Retype each line of the listing below, from the first through the one holding "to one axis.", with no other lines.

[Begin]

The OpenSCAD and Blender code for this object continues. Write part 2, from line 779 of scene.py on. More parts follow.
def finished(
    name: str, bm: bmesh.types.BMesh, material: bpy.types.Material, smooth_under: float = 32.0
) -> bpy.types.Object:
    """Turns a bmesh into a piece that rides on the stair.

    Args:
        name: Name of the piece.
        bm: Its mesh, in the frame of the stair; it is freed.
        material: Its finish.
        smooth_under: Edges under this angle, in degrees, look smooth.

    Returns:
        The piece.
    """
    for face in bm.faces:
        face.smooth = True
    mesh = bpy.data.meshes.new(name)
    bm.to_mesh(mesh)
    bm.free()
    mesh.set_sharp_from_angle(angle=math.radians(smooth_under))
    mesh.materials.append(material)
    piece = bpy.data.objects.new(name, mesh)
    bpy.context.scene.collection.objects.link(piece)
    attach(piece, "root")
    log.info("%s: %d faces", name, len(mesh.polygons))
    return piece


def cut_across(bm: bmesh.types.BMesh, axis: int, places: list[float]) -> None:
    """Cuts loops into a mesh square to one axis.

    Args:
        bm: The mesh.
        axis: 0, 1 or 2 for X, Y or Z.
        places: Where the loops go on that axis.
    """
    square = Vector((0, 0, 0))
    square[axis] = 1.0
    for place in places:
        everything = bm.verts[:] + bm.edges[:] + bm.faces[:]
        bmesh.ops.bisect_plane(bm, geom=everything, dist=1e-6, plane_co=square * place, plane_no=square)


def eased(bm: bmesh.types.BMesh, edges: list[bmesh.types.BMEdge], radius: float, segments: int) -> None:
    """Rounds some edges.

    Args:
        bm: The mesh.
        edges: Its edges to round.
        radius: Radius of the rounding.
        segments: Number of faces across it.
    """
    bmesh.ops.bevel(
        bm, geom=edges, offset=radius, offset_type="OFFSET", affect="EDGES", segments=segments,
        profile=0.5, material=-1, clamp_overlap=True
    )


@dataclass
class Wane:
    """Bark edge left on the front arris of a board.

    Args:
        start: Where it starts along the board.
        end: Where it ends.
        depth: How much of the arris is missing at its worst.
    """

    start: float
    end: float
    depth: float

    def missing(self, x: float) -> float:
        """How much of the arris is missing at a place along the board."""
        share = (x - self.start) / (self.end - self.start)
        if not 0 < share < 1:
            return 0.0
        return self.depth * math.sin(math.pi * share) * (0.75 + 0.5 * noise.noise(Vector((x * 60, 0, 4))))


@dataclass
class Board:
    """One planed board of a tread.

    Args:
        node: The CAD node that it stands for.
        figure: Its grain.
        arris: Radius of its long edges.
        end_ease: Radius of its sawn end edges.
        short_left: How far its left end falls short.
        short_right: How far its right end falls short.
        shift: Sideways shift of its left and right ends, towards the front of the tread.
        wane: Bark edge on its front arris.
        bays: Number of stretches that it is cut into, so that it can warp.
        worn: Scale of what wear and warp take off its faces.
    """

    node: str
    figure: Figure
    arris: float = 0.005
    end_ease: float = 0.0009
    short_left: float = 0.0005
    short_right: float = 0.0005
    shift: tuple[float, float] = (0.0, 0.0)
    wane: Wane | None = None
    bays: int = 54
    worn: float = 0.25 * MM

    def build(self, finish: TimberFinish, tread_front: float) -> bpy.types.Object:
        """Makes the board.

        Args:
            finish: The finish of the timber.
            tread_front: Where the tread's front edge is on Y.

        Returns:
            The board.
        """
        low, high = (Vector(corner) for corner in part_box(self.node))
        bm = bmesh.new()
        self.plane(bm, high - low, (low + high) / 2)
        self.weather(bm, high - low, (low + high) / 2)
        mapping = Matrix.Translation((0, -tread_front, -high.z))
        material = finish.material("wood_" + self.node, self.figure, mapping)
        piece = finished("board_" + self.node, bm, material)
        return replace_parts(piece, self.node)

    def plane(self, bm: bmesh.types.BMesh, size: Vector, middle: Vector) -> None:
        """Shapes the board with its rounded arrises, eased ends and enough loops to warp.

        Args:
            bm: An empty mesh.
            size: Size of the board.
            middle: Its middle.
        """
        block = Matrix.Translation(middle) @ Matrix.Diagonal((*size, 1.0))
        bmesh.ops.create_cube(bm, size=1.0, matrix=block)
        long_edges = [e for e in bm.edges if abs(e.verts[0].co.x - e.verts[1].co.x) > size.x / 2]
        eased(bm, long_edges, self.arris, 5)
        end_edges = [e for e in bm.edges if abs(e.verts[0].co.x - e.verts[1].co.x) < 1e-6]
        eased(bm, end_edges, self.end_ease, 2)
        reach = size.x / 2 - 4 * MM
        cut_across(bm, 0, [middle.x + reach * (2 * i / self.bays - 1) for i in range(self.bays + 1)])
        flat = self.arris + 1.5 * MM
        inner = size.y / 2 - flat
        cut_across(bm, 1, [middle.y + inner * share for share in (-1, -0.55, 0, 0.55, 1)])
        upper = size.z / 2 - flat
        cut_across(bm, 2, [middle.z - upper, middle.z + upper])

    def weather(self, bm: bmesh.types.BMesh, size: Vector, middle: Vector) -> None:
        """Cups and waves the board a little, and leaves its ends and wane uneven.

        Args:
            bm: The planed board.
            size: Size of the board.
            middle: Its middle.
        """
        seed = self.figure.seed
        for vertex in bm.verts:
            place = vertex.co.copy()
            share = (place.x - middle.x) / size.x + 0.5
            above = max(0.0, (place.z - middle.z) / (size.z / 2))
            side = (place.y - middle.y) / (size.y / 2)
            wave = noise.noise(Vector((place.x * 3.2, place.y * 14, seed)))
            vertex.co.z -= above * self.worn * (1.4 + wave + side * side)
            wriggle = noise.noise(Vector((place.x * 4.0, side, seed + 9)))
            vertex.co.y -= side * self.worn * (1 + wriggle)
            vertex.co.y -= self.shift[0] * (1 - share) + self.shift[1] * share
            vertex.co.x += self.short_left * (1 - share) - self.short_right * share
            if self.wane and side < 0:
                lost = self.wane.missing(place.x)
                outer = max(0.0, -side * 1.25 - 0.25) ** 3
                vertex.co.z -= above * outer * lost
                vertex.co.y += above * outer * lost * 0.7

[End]

Exercise output:
The OpenSCAD and Blender code for this object continues. Write part 2, from line 779 of scene.py on. More parts follow.
def finished(
    name: str, bm: bmesh.types.BMesh, material: bpy.types.Material, smooth_under: float = 32.0
) -> bpy.types.Object:
    """Turns a bmesh into a piece that rides on the stair.

    Args:
        name: Name of the piece.
        bm: Its mesh, in the frame of the stair; it is freed.
        material: Its finish.
        smooth_under: Edges under this angle, in degrees, look smooth.

    Returns:
        The piece.
    """
    for face in bm.faces:
        face.smooth = True
    mesh = bpy.data.meshes.new(name)
    bm.to_mesh(mesh)
    bm.free()
    mesh.set_sharp_from_angle(angle=math.radians(smooth_under))
    mesh.materials.append(material)
    piece = bpy.data.objects.new(name, mesh)
    bpy.context.scene.collection.objects.link(piece)
    attach(piece, "root")
    log.info("%s: %d faces", name, len(mesh.polygons))
    return piece


def cut_across(bm: bmesh.types.BMesh, axis: int, places: list[float]) -> None:
    """Cuts loops into a mesh square to one axis.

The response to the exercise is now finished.